Rows |
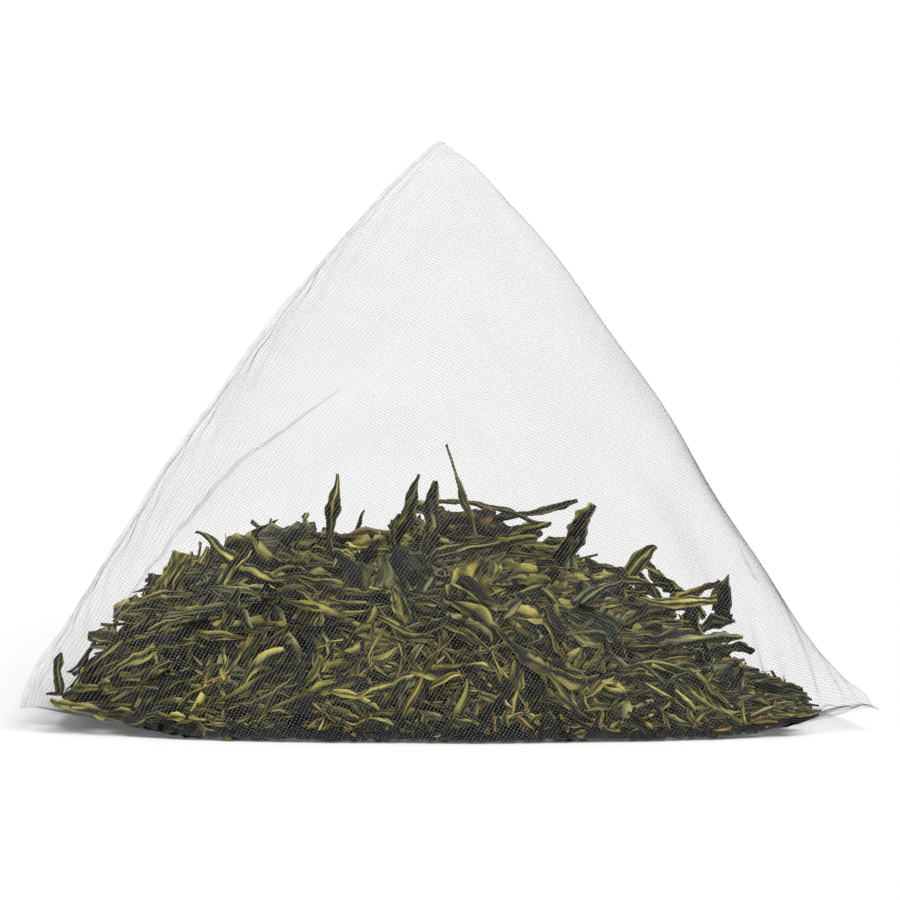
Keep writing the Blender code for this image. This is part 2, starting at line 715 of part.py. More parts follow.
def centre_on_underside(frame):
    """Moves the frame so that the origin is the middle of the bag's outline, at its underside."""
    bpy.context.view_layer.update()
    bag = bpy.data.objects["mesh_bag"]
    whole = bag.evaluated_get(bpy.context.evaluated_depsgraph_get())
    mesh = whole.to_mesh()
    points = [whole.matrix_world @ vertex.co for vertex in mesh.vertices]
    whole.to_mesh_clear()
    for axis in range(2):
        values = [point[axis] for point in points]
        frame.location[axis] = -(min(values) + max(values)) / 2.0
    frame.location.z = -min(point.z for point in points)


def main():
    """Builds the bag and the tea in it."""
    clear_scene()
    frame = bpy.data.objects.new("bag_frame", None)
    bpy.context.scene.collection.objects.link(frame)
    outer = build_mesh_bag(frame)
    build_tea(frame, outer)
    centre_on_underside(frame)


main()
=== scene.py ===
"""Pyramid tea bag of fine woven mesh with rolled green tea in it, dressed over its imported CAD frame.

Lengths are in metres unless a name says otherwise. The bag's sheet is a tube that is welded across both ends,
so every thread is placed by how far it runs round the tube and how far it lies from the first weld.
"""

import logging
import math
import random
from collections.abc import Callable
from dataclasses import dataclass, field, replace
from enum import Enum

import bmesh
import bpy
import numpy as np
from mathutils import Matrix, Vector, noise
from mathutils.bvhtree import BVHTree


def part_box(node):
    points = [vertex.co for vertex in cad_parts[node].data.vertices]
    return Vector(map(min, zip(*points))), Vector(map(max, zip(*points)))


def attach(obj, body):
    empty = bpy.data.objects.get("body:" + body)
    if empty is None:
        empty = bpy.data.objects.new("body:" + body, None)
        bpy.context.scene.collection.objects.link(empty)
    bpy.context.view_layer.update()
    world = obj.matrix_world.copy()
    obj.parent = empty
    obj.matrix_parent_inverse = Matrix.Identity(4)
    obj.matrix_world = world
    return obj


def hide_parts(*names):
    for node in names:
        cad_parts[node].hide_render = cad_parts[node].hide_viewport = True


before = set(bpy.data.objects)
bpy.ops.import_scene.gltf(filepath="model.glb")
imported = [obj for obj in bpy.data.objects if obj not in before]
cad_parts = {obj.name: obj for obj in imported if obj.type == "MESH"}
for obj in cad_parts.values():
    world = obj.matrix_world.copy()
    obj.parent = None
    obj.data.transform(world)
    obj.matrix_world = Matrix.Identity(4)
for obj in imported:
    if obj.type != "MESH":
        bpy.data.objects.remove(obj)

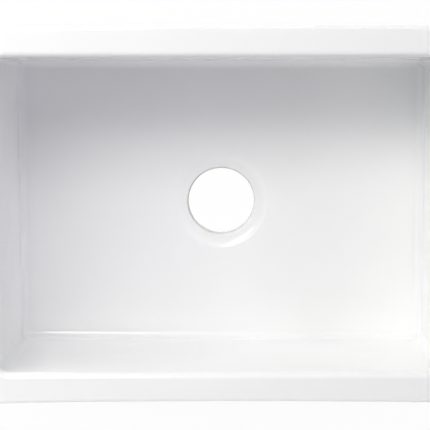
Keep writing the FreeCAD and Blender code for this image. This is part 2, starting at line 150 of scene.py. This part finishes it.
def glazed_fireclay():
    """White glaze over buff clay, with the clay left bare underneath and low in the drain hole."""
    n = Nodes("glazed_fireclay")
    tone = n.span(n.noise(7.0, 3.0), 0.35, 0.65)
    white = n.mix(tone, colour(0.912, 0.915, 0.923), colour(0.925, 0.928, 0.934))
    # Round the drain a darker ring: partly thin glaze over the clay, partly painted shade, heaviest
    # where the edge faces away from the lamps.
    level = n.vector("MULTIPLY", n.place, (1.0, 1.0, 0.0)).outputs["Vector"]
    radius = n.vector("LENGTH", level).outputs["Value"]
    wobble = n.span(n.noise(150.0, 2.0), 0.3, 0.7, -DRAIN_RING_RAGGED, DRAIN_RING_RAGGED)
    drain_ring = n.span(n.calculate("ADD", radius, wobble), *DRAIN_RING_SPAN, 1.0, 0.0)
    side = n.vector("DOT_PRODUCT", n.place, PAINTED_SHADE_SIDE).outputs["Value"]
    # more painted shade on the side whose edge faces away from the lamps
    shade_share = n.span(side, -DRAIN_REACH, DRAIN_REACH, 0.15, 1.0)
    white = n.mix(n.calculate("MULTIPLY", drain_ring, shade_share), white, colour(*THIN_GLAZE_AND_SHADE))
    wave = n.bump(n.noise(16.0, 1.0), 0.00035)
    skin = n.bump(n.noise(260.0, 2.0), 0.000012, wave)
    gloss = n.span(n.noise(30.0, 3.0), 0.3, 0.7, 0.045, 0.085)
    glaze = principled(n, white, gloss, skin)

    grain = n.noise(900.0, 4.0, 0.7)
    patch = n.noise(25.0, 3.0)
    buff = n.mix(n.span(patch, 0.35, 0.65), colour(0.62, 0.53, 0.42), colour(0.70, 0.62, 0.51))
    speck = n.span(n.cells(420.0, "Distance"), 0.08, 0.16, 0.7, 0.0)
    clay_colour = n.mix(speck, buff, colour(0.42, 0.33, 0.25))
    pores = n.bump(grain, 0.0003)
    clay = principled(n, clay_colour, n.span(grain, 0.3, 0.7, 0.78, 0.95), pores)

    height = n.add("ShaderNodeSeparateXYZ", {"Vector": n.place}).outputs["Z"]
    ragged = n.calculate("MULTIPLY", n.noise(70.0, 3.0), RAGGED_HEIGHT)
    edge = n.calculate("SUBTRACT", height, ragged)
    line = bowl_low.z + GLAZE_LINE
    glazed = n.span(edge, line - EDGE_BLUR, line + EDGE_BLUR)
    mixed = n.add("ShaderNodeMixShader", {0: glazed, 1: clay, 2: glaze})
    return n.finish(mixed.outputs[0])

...

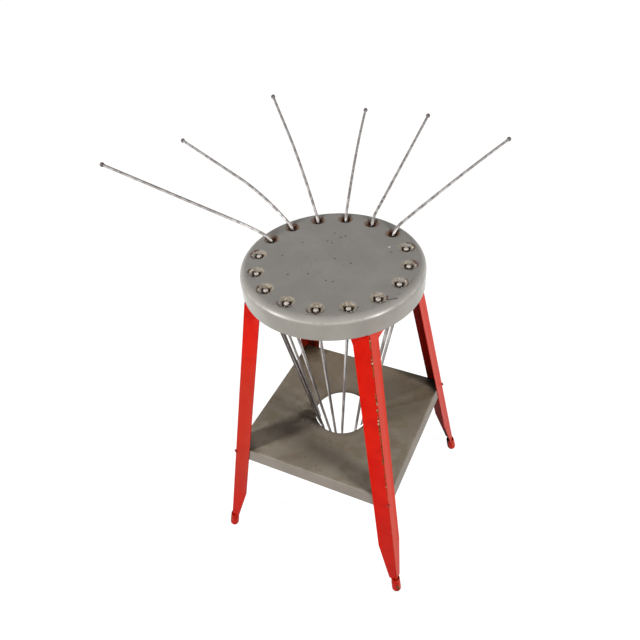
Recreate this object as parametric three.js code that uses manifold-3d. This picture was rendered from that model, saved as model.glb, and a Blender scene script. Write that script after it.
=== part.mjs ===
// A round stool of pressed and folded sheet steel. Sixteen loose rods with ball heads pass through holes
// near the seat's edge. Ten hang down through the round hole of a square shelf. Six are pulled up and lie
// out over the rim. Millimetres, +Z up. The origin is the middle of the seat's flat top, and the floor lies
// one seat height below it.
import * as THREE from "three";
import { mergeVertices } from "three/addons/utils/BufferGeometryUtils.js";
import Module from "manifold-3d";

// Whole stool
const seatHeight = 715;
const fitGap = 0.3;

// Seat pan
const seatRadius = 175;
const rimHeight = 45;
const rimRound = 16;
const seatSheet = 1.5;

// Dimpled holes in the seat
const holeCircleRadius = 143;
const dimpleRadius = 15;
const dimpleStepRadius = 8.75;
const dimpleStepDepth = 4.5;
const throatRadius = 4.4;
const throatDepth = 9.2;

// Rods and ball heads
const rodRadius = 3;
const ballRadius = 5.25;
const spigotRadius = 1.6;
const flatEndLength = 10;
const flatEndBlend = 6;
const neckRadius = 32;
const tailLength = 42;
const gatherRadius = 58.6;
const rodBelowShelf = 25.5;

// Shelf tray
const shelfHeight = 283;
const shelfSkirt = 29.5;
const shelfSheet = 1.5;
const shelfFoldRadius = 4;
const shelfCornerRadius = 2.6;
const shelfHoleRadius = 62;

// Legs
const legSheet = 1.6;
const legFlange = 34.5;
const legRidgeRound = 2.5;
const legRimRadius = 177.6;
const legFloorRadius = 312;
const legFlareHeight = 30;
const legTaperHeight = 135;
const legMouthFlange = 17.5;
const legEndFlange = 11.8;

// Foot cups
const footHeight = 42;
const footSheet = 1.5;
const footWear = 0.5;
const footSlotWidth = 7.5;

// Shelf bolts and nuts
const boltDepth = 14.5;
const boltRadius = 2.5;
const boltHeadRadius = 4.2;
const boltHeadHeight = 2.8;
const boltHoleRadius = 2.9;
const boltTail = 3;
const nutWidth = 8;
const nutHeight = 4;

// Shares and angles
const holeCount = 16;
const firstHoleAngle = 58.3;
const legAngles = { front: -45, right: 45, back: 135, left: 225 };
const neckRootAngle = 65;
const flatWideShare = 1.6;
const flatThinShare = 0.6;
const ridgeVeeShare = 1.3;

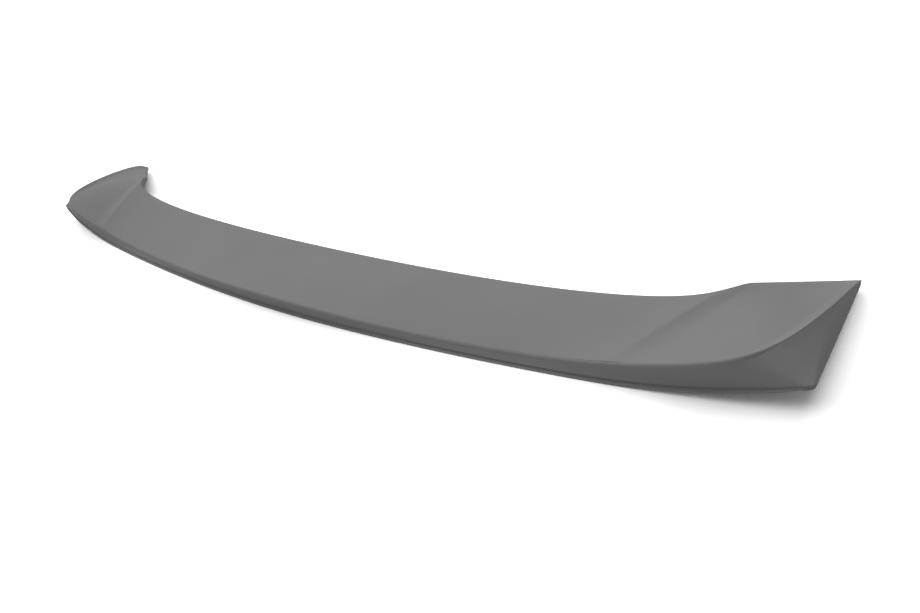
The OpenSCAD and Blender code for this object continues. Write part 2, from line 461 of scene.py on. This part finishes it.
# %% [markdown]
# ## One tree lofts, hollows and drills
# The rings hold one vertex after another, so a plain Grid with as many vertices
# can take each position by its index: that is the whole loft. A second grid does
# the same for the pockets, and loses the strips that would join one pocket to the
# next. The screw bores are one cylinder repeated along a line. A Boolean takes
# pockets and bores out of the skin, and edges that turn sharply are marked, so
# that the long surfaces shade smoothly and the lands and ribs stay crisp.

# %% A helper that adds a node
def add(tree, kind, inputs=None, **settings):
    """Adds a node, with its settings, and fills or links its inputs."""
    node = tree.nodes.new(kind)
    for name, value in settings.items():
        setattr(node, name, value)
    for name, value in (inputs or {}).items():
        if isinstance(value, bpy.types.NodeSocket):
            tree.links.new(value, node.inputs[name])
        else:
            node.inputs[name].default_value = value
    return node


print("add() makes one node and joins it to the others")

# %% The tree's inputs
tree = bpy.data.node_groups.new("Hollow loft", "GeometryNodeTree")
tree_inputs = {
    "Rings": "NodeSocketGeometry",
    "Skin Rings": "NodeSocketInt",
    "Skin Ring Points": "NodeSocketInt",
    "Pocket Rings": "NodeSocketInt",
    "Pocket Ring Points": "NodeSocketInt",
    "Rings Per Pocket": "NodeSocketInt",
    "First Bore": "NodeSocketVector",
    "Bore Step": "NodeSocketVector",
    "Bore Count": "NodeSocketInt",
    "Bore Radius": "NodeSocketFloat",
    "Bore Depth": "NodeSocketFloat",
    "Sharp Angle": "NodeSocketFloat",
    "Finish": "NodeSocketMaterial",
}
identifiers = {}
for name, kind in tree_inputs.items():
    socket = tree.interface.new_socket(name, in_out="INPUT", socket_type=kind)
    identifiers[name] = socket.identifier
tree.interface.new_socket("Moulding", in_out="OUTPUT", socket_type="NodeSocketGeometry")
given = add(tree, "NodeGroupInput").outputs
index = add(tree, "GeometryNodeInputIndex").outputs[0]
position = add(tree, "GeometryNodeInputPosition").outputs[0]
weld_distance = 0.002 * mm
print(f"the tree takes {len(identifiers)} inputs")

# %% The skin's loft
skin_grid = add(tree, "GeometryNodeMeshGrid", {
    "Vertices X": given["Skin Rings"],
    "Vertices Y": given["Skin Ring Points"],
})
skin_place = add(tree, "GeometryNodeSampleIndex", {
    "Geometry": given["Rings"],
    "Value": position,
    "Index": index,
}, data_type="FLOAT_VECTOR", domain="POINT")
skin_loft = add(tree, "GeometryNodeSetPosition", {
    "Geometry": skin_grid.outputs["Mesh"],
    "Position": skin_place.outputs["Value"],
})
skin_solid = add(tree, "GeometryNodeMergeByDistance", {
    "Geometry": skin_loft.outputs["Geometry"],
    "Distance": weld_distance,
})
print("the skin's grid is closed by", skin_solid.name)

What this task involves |
Both the line with "obj.data.transform(world)" and the line with "bpy.data.objects.remove(obj)" belong in the answer; write them out exactly, with every line between.

Solved exercise |
    obj.data.transform(world)
    obj.matrix_world = Matrix.Identity(4)
for obj in imported:
    if obj.type != "MESH":
        bpy.data.objects.remove(obj)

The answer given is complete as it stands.